Inside the tasting room, we studied walls covered with old black-and-white photos of Jessie's family. The woman pouring wine said Jessie's great-granddaughter, one of the seven family members who own the vineyard, is a spitting image of her ancestor. We were enjoying the mellow atmosphere and local gossip when we heard tires crunch up the gravel driveway. A white stretch limo pulled up, and giggling women emerged. They were on a winery tour, and by the looks of it, they had made a few stops already. We fled.

It wasn't hard to find peace and quiet, as crowds were nonexistent everywhere else we went, and tasting rooms had a flannel shirts-and-jeans ambience.
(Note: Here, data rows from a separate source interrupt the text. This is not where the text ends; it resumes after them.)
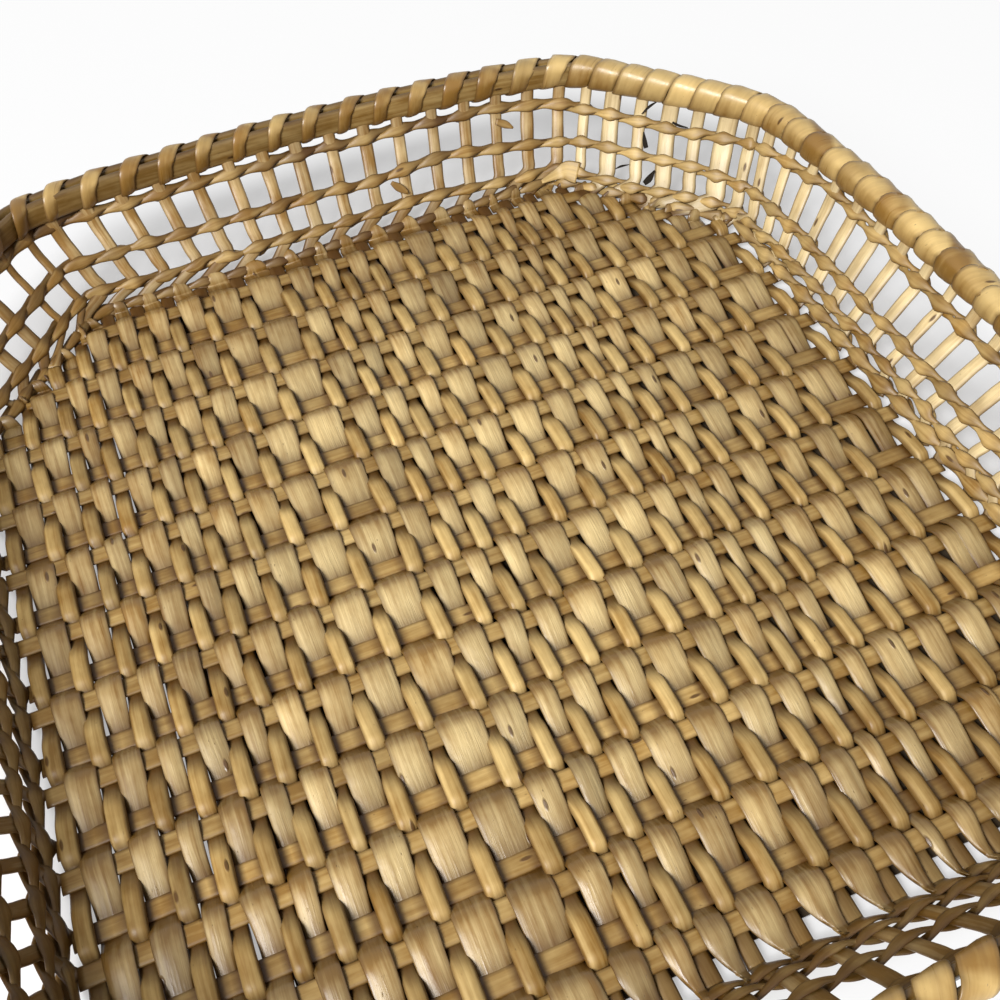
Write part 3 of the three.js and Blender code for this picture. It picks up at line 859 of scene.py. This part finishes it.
# Height, distance inward from the wall, and half widths as shares, along a tongue
TONGUE_BACK = ((0.0048, 0.0016, 0.72, 0.70), (0.0066, 0.0008, 0.50, 0.48), (0.0074, -0.0006, 0.15, 0.15))
TONGUE_FRONT = ((0.0056, 0.0012, -0.45, 0.92), (0.0076, 0.0006, -0.68, 0.80))
TONGUE_WIDTH_STRAY = 0.0002
# How much darker a tongue is
TONGUE_DARKENING = 0.1

splint_wood = willow("splint_wood", fibre=0.8, polish=0.7, bump=0.0005, pale=SPLINT_PALE)
splint_section = flat_section(points=26, roundness=0.35)


def tongue(edge_row, across, half, sign, rng):
    """Stations of a splint's pointed end, which is tucked under the lowest twined row."""
    wall, share = wall_end(0, across, sign)
    rows = [edge_row]
    for height, inward_by, left, right in TONGUE_BACK if sign > 0 else TONGUE_FRONT:
        here, _, _, inward = wall_frame(wall, share, height)
        row = edge_row.copy()
        row[PLACE] = here + inward * inward_by
        row[LEFT] = half * left + rng.normal() * TONGUE_WIDTH_STRAY
        row[RIGHT] = half * right + rng.normal() * TONGUE_WIDTH_STRAY
        row[DIRT_AND_SHADE] = TONGUE_DARKENING
        rows.append(row)
    line = smooth_line(rows, STATION_STEP)[1:]
    return line if sign > 0 else line[::-1]


def at_either_edge(run, values):
    """A value for the edge of the base that is nearer, front or back, along a run."""
    return np.where(run > 0, values["back"], values["front"])


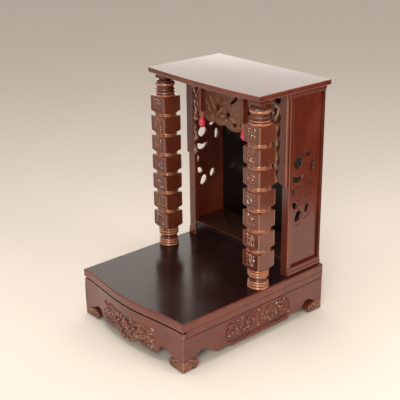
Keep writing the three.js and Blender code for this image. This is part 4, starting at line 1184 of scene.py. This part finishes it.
W = bpy.data.worlds.new("studio")
bpy.context.scene.world = W
W.use_nodes = True
wn, wl = W.node_tree.nodes, W.node_tree.links
wt = wn.new("ShaderNodeTexCoord")
wd = wn.new("ShaderNodeVectorMath"); wd.operation = "DOT_PRODUCT"
wd.inputs[1].default_value = (-0.70, 0.64, 0.30)
wl.new(wt.outputs["Generated"], wd.inputs[0])
wr = wn.new("ShaderNodeMapRange"); wr.interpolation_type = "SMOOTHSTEP"
wr.inputs[1].default_value = 0.2; wr.inputs[2].default_value = 0.95
wr.inputs[3].default_value = 0.17; wr.inputs[4].default_value = 1.8
wl.new(wd.outputs["Value"], wr.inputs[0])
wn["Background"].inputs[0].default_value = (1.0, 0.90, 0.82, 1)
wl.new(wr.outputs[0], wn["Background"].inputs[1])


def area(name, loc, target, size, power, colour=(1, 1, 1)):
    l = bpy.data.lights.new(name, "AREA")
    l.shape = "RECTANGLE"
    l.size, l.size_y = size
    l.energy = power
    l.color = colour
    o = bpy.data.objects.new(name, l)
    o.location = loc
    o.rotation_mode = "QUATERNION"
    o.rotation_quaternion = (Vector(target) - Vector(loc)).to_track_quat("-Z", "Y")
    bpy.context.scene.collection.objects.link(o)
    return o


area("key", (2.3, -2.5, 1.9), (0, 0, 0.5), (1.2, 1.6), 100, (1.0, 0.92, 0.80))
area("fill_left", (-1.6, -2.8, 1.4), (0, 0, 0.1), (1.8, 1.4), 8, (1.0, 0.96, 0.93))
area("overhead", (0.2, -0.7, 3.4), (0.1, -0.3, 0), (2.4, 2.4), 84, (1.0, 0.96, 0.92))
area("side", (2.7, 1.1, 1.7), (0.2, 0.1, 0.25), (1.2, 1.2), 34, (1.0, 0.92, 0.84))

cam = bpy.data.cameras.new("camera")
cam.sensor_width = 36.0
cam.lens = 873.57 * 36 / 400
cam.shift_x = -(214.78 - 200) / 400
cam.shift_y = (189.45 - 200) / 400
co_ = bpy.data.objects.new("camera", cam)
th, az, ro = math.radians(21.094), math.radians(48.264), math.radians(-0.342)
fwd = np.array([-math.sin(az) * math.cos(th), math.cos(az) * math.cos(th), -math.sin(th)])
rt = np.array([math.cos(az), math.sin(az), 0.0])
up = np.cross(rt, fwd)
r2 = math.cos(ro) * rt + math.sin(ro) * up
u2 = -math.sin(ro) * rt + math.cos(ro) * up
R = Matrix([[r2[0], u2[0], -fwd[0], 2.1765], [r2[1], u2[1], -fwd[1], -1.8731], [r2[2], u2[2], -fwd[2], 1.5925], [0, 0, 0, 1]])
co_.matrix_world = R
bpy.context.scene.collection.objects.link(co_)
bpy.context.scene.camera = co_
bpy.context.scene.view_settings.view_transform = "Standard"
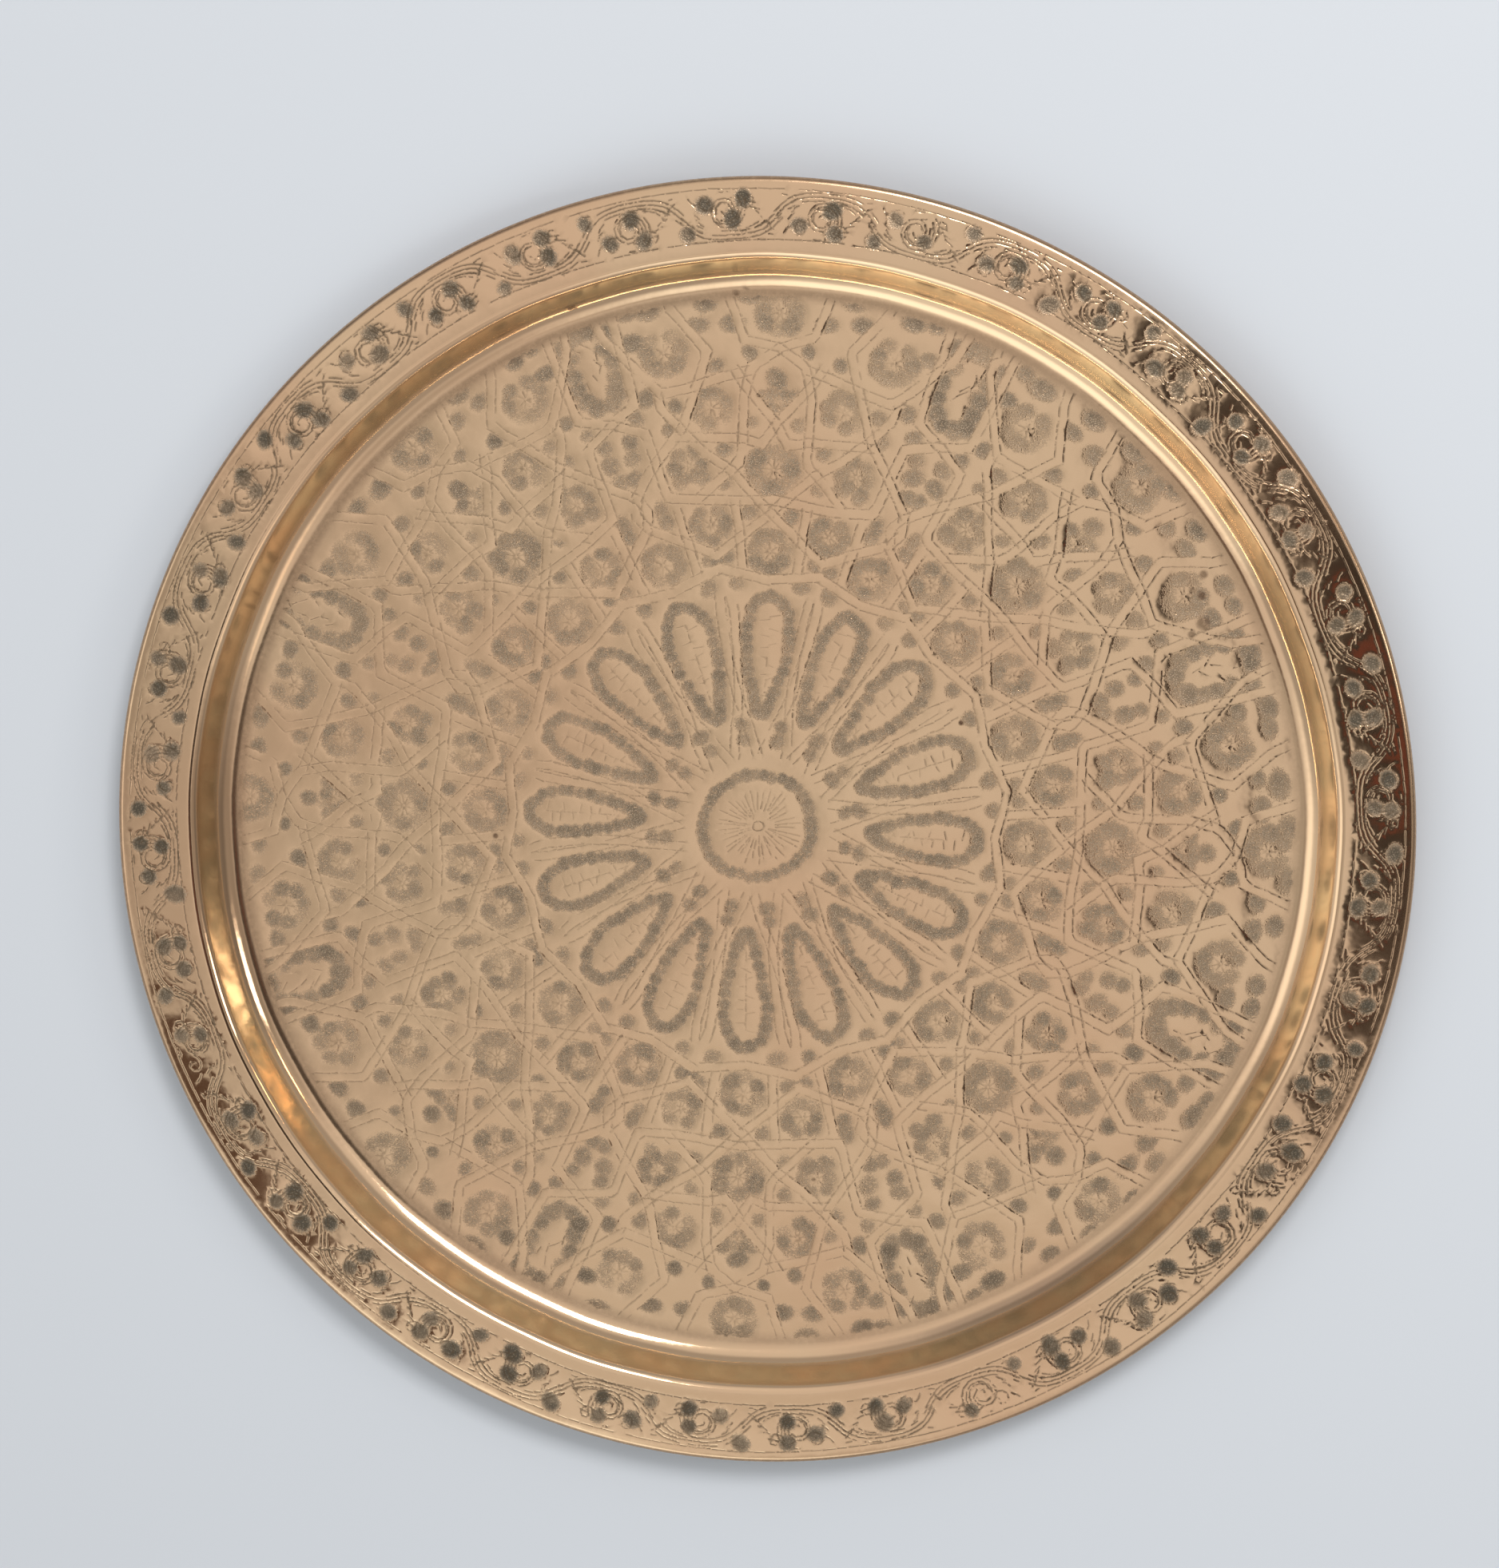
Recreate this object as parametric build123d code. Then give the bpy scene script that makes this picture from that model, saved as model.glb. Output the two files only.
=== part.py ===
from build123d import *
import os
from math import cos, degrees, radians, sin, tan

# A round brass tray: one sheet, raised to a shallow well with a broad flange, whose edge is turned
# under round a stiffening wire. It lies flat, face up. The origin is the centre of the underside.
# Sizes are in millimetres and angles in degrees. Bend radii are those of the face, the side seen.

TRAY_D = 400.0          # over the turned edge
WELL_DEPTH = 14.0       # from the field up to the flange's inner edge
FLANGE_W = 21.8         # from the shoulder to the turned edge's outermost point
SHEET = 0.9
WALL_SLOPE = 65.0       # of the well's wall above the field
FILLET_R = 8.5          # hollow bend from the field to the wall
SHOULDER_R = 3.5        # round bend from the wall to the flange
FLANGE_FALL = 6.0       # how far the flange has tipped down by the time it reaches the edge

WIRE_D = 1.6
WIRE_PLAY = 0.05        # all round the wire, inside the turned edge
WIRE_END_GAP = 1.0      # where the hoop's two ends meet
TURN = 270.0            # how far round the wire the edge is turned
TURN_TAIL = 0.4         # straight end of the turned edge, towards the flange's underside

# The sheet's middle line, worked out inwards from the edge.
bead_r = WIRE_D / 2 + WIRE_PLAY + SHEET / 2
bead_centre_r = TRAY_D / 2 - bead_r - SHEET / 2
flange_inner_r = TRAY_D / 2 - FLANGE_W
flange_run = bead_centre_r + bead_r * sin(radians(FLANGE_FALL)) - flange_inner_r
flange_camber_r = flange_run / sin(radians(FLANGE_FALL))

fillet_mid_r = FILLET_R + SHEET / 2
shoulder_mid_r = SHOULDER_R - SHEET / 2
bends_rise = (fillet_mid_r + shoulder_mid_r) * (1 - cos(radians(WALL_SLOPE)))
bends_run = (fillet_mid_r + shoulder_mid_r) * sin(radians(WALL_SLOPE))
wall_length = (WELL_DEPTH - bends_rise) / sin(radians(WALL_SLOPE))
field_r = flange_inner_r - bends_run - wall_length * cos(radians(WALL_SLOPE))

flange_z = SHEET / 2 + WELL_DEPTH
bead_centre_z = (
    flange_z - flange_run * tan(radians(FLANGE_FALL) / 2) - bead_r * cos(radians(FLANGE_FALL))
)


def tray_body():
    """The raised sheet: field, fillet, wall, shoulder, flange and turned edge, in one thickness."""
    field = Line((0, SHEET / 2), (field_r, SHEET / 2))
    fillet = JernArc(field @ 1, field % 1, fillet_mid_r, WALL_SLOPE)
    wall = Line(fillet @ 1, fillet @ 1 + fillet % 1 * wall_length)
    shoulder = JernArc(wall @ 1, wall % 1, shoulder_mid_r, -WALL_SLOPE)
    flange = JernArc(shoulder @ 1, shoulder % 1, flange_camber_r, -FLANGE_FALL)
    bead = JernArc(flange @ 1, flange % 1, bead_r, -TURN)
    tail = Line(bead @ 1, bead @ 1 + bead % 1 * TURN_TAIL)
    section = Plane.XZ * trace([field, fillet, wall, shoulder, flange, bead, tail], SHEET)
    return revolve(section, Axis.Z)


def edge_wire():
    """The hoop that stiffens the edge, a round wire bent until its ends nearly meet."""
    section = Plane.XZ * Pos(bead_centre_r, bead_centre_z) * Circle(WIRE_D / 2)
    return revolve(section, Axis.Z, 360 - degrees(WIRE_END_GAP / bead_centre_r))


os.makedirs("parts", exist_ok=True)
export_step(tray_body(), "parts/tray_body.step")
export_step(edge_wire(), "parts/edge_wire.step")
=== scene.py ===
import math
import bpy
import numpy as np
from mathutils import Matrix, Vector
from mathutils.geometry import delaunay_2d_cdt


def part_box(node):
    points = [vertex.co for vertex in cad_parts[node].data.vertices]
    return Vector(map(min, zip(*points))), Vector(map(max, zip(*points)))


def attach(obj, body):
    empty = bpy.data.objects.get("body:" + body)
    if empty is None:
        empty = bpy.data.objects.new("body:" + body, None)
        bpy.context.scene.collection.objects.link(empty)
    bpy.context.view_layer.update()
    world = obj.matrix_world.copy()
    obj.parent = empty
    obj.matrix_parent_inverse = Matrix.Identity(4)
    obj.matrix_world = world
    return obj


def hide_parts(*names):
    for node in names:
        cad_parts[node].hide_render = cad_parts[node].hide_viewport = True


# The looks of a round brass tray, chased all over: a strapwork star in the field, a running scroll on
# the flange. The ornament is drawn in millimetres on the face, then the whole sheet is made as one mesh.

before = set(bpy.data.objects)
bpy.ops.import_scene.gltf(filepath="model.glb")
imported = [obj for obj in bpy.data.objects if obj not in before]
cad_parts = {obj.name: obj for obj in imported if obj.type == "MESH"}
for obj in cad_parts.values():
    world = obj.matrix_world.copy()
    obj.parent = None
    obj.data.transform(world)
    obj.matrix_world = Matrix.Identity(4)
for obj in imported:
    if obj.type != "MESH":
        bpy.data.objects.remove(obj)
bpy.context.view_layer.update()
rng = np.random.default_rng(41)

MM = 0.001
FULL = 2 * math.pi

# ---------------------------------------------------------------- the sheet's section, as in the CAD
SHEET = 0.9
TRAY_R = (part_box("tray_body")[1].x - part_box("tray_body")[0].x) / 2 / MM
WELL_DEPTH = 14.0
FLANGE_W = 21.8
WALL_SLOPE = math.radians(65)
FILLET_MID_R = 8.5 + SHEET / 2
SHOULDER_MID_R = 3.5 - SHEET / 2
FLANGE_FALL = math.radians(6)
BEAD_MID_R = 1.3
TURN = math.radians(270)
TURN_TAIL = 0.4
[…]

At the nearby Lucas Winery, we got a lesson in winemaking from David Lucas, a former Robert Mondavi executive who opened his boutique winery in 1978. He had us compare a 1998 Zinfandel with one barreled in 2002. For two novices, it was a wonderful lesson in how a wine grows more complex with age.

The $5-per-person tasting fee included two glasses engraved with the Lucas motto: "A Zinfandel is never truly happy unless it's shared among friends."

That night we stayed in for dinner at the Wine & Roses' well-regarded restaurant. Single rosebuds and votive candles adorned white tablecloths, and the waiters bustled with professional intensity.

A crab cake appetizer was fantastic. I had perfectly cooked salmon with homemade gnocchi, and Jon ordered beef tenderloin with fresh asparagus. We were utterly content.

After breakfast the next morning, we browsed Lodi's commercial district. In Joe Hassan's Clothing & Western Wear, on a slightly down-and-out street on the outskirts of downtown, Jon bought cowboy boots. We walked a few blocks, but almost every other store was closed for the day. Jon peered through the window of the Casablanca Wine & Piano Lounge.

"This place looks great," he said. "How could we have missed this?"

I told him we'd have to try it next time.

"I don't know," he said. "I wouldn't mind being stuck here for a few more days."